Give the data again exactly, from its opening line through the line in which "sprung temples, folded." appears.

_MATERIAL PROVIDED_:
○ ○ ○ ○ ○ ○ ○

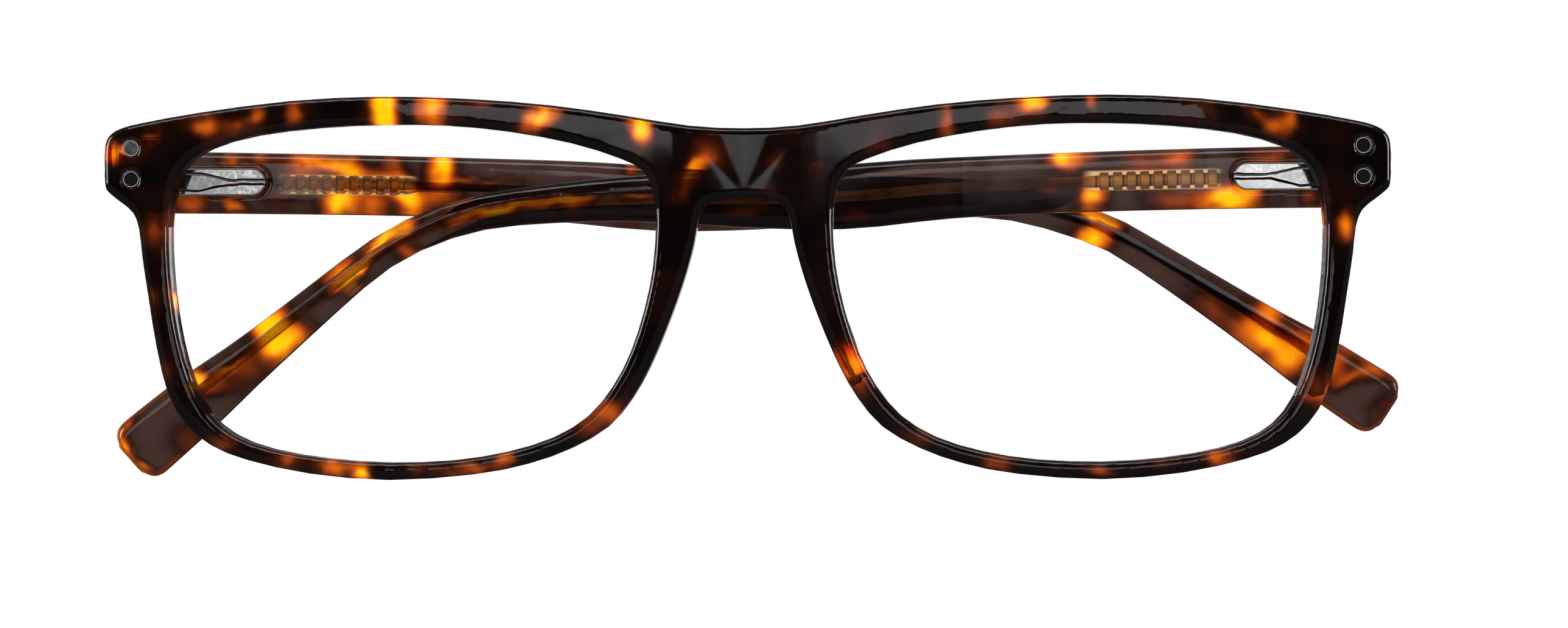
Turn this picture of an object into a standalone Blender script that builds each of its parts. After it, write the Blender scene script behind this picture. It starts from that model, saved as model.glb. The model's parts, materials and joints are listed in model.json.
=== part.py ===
"""Acetate eyeglasses frame with sprung temples, folded.

The front faces -Y, +X is the wearer's left, +Z is up. Lengths are in millimetres
until MM turns them into metres. The rims stand on Z = 0.
"""

import math

import bmesh
import bpy
from mathutils import Matrix, Vector

MM = 0.001

# Front: outline heights are above the lowest point of the rims
FRONT_THICKNESS = 4.0
FRONT_BEND_RADIUS = 450.0
FRONT_EDGE_ROUND = 0.6
DEPTH_DATUM = 11.35
FRONT_SLICE = 8.0
OUTER_HALF_OUTLINE = [
    (0, 38.45), (6, 38.75), (13, 39.85), (21, 41.0), (30, 41.75), (39.9, 42.07),
    (50, 41.65), (60, 40.45), (66.5, 39.35), (69.0, 38.75), (70.3, 38.0), (70.85, 36.8),
    (70.9, 34.4), (70.85, 32.4), (70.4, 31.6), (69.0, 30.5), (67.7, 29.4), (67.05, 27.6),
    (66.7, 24.6), (66.0, 20.0), (65.1, 14.6), (63.8, 9.4), (61.8, 6.1), (59.0, 3.8),
    (55.0, 2.2), (48, 0.7), (39.2, 0), (30, 0.6), (24, 1.75), (19.2, 3.45), (15.1, 5.8),
    (12.35, 9.0), (10.4, 12.4), (8.8, 16.0), (7.4, 19.6), (6.3, 22.9), (5.5, 25.9),
    (5.05, 28.3), (4.5, 29.7), (3.2, 30.5), (0, 30.7),
]
EYE_OUTLINE = [
    (9.7, 28.0), (9.95, 31.2), (11.0, 33.7), (13.6, 35.15), (19, 36.85), (26, 38.15),
    (33, 38.85), (40, 38.95), (47, 38.65), (54, 37.85), (59.4, 36.35), (62.4, 33.9),
    (63.6, 30.0), (63.75, 25.5), (63.4, 20.5), (62.6, 15.5), (61.3, 11.0), (59.4, 7.4),
    (56.6, 5.0), (52.3, 3.4), (46, 2.35), (39.2, 1.93), (32, 2.2), (26, 3.15), (21.0, 4.7),
    (17.2, 7.0), (14.5, 10.2), (12.5, 14.0), (11.0, 18.6), (10.05, 23.2),
]

# Lenses, set in a V groove of the rims
LENS_FRONT, LENS_BACK = 1.2, 3.0
LENS_GAP = 0.1
LENS_RIDGE = 0.6
GROOVE_GAP = 0.15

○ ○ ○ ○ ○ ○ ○

_RESULT OF THE EXERCISE_:
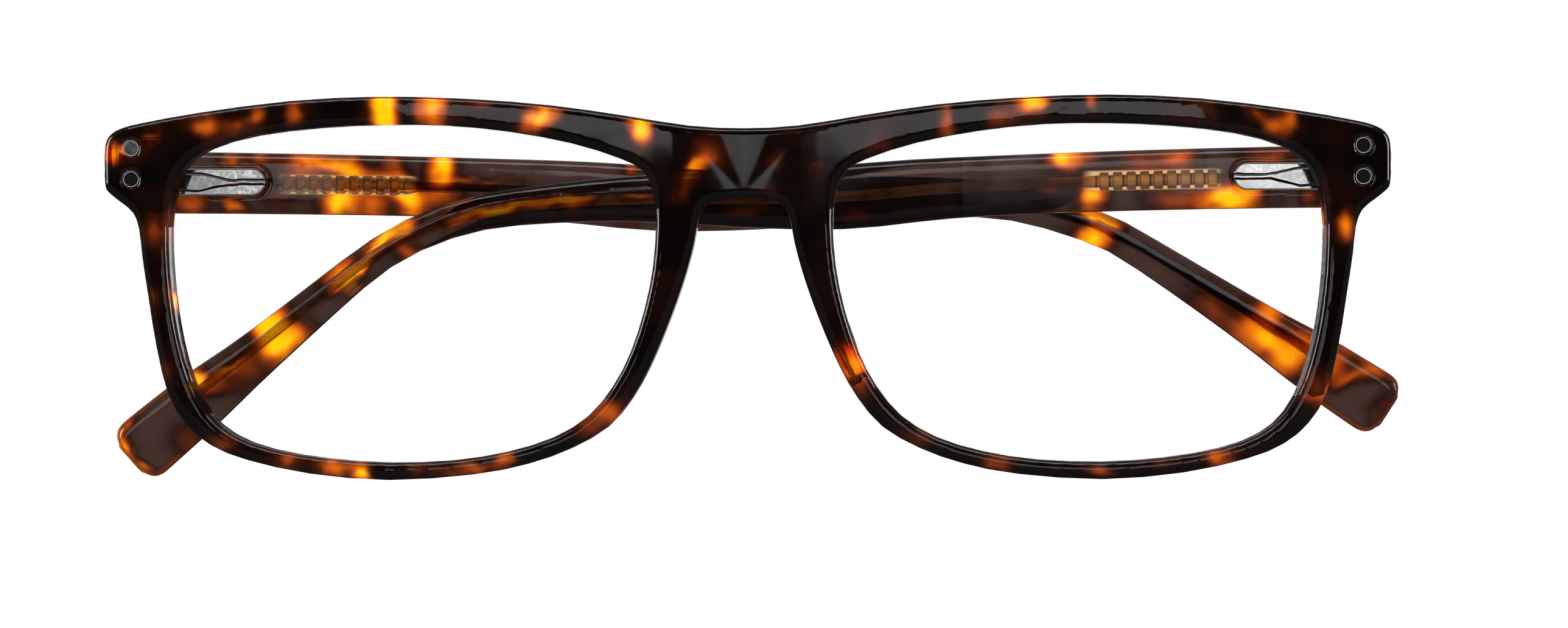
Turn this picture of an object into a standalone Blender script that builds each of its parts. After it, write the Blender scene script behind this picture. It starts from that model, saved as model.glb. The model's parts, materials and joints are listed in model.json.
=== part.py ===
"""Acetate eyeglasses frame with sprung temples, folded.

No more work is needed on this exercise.